Does all pop sound the same to you?
If you’re over 30 and think pop music is bland or overly sexual, then face it: you have finally become your dad.
It’s an eternal truth that parents don’t like or understand their children’s tastes in music. For example, mine didn’t care much for Metallica and Megadeth, just as their parents’ generation didn’t approve of the Rolling Stones or Elvis Presley. And before that, all our grandparents were possibly ordered as teenagers to turn down that bloody Bing Crosby. Parents not only find their children’s music unfathomable, but shocking: it’s too violent and overly sexual.
Until now. Parents these days, and their peers, seem to have bucked the trend. The common complaint now of thirty- and fortysomethings is how boring and bland pop music is today, compared to when they were young.
Take last month’s Brit Awards ceremony. Most middle-aged critics were decidedly unimpressed with the event. ‘Welcome to the new boring’, wrote Daily Telegraph music critic Neil McCormick, describing winners Ben Howard, Mumford & Sons, Emile Sandé and other winners, One Direction: ‘All – to different degrees – extremely talented, vibrant, emotional, committed, entertaining musical performers beloved of enormous audiences. And all as dull as dishwater.’ He concluded: ‘I just hope there is some young punk out there, watching that, thinking the music business needs a right royal kick up the posterior.’
Nick Hasted of the Independent thought the evening ‘depressing’, while the Sun‘s Gordon Smart, declared: ‘Rock’n’roll is officially dead. Where have all the rock stars gone?’ It all reminded me of a recent, amusing article by James Delingpole, in which he relates teasing his teenage son for his taste in music: ‘You’re like a Crap Hound. You’ve got a nose specially designed for sniffing out the kind of crap so bland and commercial and mainstream that lame-brained teenagers all rush out to buy it.’
This superficially could be seen as an ironic take on the Embarrassing Trendy Dad stereotype: show you know what the kids are listening to by relating how more rebellious you were back in the day. (‘When I was your age, I used to gob at musicians.’) Or perhaps it’s merely one rite of passage into middle age, like finding yourself saying – without irony – that ‘the country’s going to the dogs’. Or maybe it’s because pop music actually has become blander.
Last year, a study by the Spanish National Research Council, based on algorithmic analysis of pop songs from 1955 to 2010, found that the variety of chords, melodies and types of sound being used by musicians has become ever smaller. The ‘timbre’ of songs – the number of different tones they include, say from different instruments – has also become narrower. It ‘found evidence of a progressive homogenisation of the musical discourse’, and of that the ‘diversity of transitions between note combinations – roughly speaking chords plus melodies – has consistently diminished in the past 50 years’. The Daily Telegraph – the newspaper to which one writes if you ‘remember when you could leave the front door open’ – was duly delighted: ‘The scepticism about modern music shared by many middle-aged fans has been vindicated by a study’, the paper crowed; ‘Today’s hits really do all sound the same.’

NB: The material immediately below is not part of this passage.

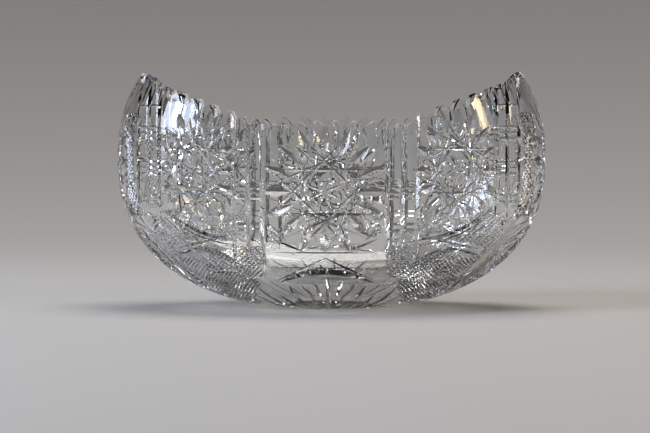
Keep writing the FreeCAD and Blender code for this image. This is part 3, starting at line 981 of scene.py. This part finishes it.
BOWL_MIDDLE = (0, 0, 0.08)
for i, height in enumerate((0.56, 1.12)):
    softbox(f"window_left_{i}", (-1.45, -0.75, height), BOWL_MIDDLE, 0.7, 0.46, 12, "#D6E4FF")
softbox("top_soft", (0.2, 0.3, 2.2), (0, 0, 0.05), 1.5, 1.1, 34, "#FFFBF5")
softbox("right_strip", (1.5, -0.8, 0.9), BOWL_MIDDLE, 0.14, 1.1, 5, "#FFE2B8")

# %% [markdown]
# Two panes of a cool window stand on the left, a wide soft panel hangs above, and a narrow warm strip on the
# right gives a few golden glints. Beyond them is a dim room. Glass that looks up past the wall finds it dark,
# which is what turns some facets black beside bright ones.

# %% Room
world = bpy.data.worlds.new("room")
world.use_nodes = True
dim = world.node_tree.nodes["Background"]
dim.inputs["Color"].default_value = linear("#706E6C")
dim.inputs["Strength"].default_value = 0.6
bpy.context.scene.world = world
print("room:", round(dim.inputs["Strength"].default_value, 2))

# %% [markdown]
# ## Camera
# A long lens from a little under the middle of the rim, so that the far teeth stand lower than the near ones
# and the backdrop shows in the tops of the notches. The bowl is seen turned a few degrees, with its right end
# nearer.

# %% Camera
TURN, DISTANCE, EYE, ASIDE = math.radians(3.2), 1.4, 0.105, -0.0041
TILT = math.radians(1.661)  # downwards
camera_data = bpy.data.cameras.new("camera")
camera_data.lens, camera_data.sensor_width = 109.3, 36.0
camera_data.clip_start, camera_data.clip_end = 0.05, 50
camera = bpy.data.objects.new("camera", camera_data)
bpy.context.scene.collection.objects.link(camera)
camera.location = (
    ASIDE * math.cos(TURN) + DISTANCE * math.sin(TURN),
    ASIDE * math.sin(TURN) - DISTANCE * math.cos(TURN),
    EYE,
)
look = Vector((-math.sin(TURN) * math.cos(TILT), math.cos(TURN) * math.cos(TILT), -math.sin(TILT)))
camera.rotation_mode = "QUATERNION"
camera.rotation_quaternion = look.to_track_quat("-Z", "Y")
bpy.context.scene.camera = camera

scene = bpy.context.scene
scene.view_settings.view_transform = "Standard"
scene.cycles.max_bounces = 24
scene.cycles.transmission_bounces = 24
print("camera at", [round(v, 3) for v in camera.location])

Well, I’m not convinced by any of this. First of all, music charts and award ceremonies are not barometers of popularity in the way they once were. People get exactly what music they want digitally: songs from the present and past are downloaded and seen on YouTube. Top of The Pops disappeared for these reasons, and even radio stations don’t dictate tastes the way they did. My mother could only hear Buddy Holly by tuning into Radio Luxembourg; I now listen online to Catalan folk and an Italian pop-music station. (This is actually worse than it sounds: Mumford & Sons and Coldplay are seldom off RAI Radio 2.) Judging music tastes on the charts is as useful as judging TV-viewing habits by the listings of the five terrestrial channels. Never has it been easier to access any type of music.
In content, as well as form, I’m not persuaded. We don’t have political songs any more, say nostalgists: where is The Clash or the Billy Bragg of today? We merely have the simpering Coldplay, the sixth-form poets that are the Mumfords and infantile novelty ditties such as ‘Gangnam Style’. But we have no protest or angry songs precisely because of the dire state of the world, one that ‘is going to the dogs’. Jokey and soppy songs were also a hallmark of the crisis-ridden seventies. That was the decade that gave us Abba and Richard Clayderman, ‘Kung-Fu Fighting’ and ‘Chirpy Chirpy Cheep Cheep’, before everyone had enough and punk turned up. Likewise, in the 1930s people turned to jazz, Gershwin and George Formby because they sought escapism and cheap thrills.
As Will Hodgkinson of The Times observed of the Brit Awards: ‘When times are hard people behave well and hang on to their jobs, which is why the high jinks and chaos of the past, like Jarvis Cocker wiggling his bum at Michael Jackson, was sadly absent.’ And if you think today’s music sounds all the same, remember what grown-ups once thought of yours. Congratulations: you are now officially middle-aged.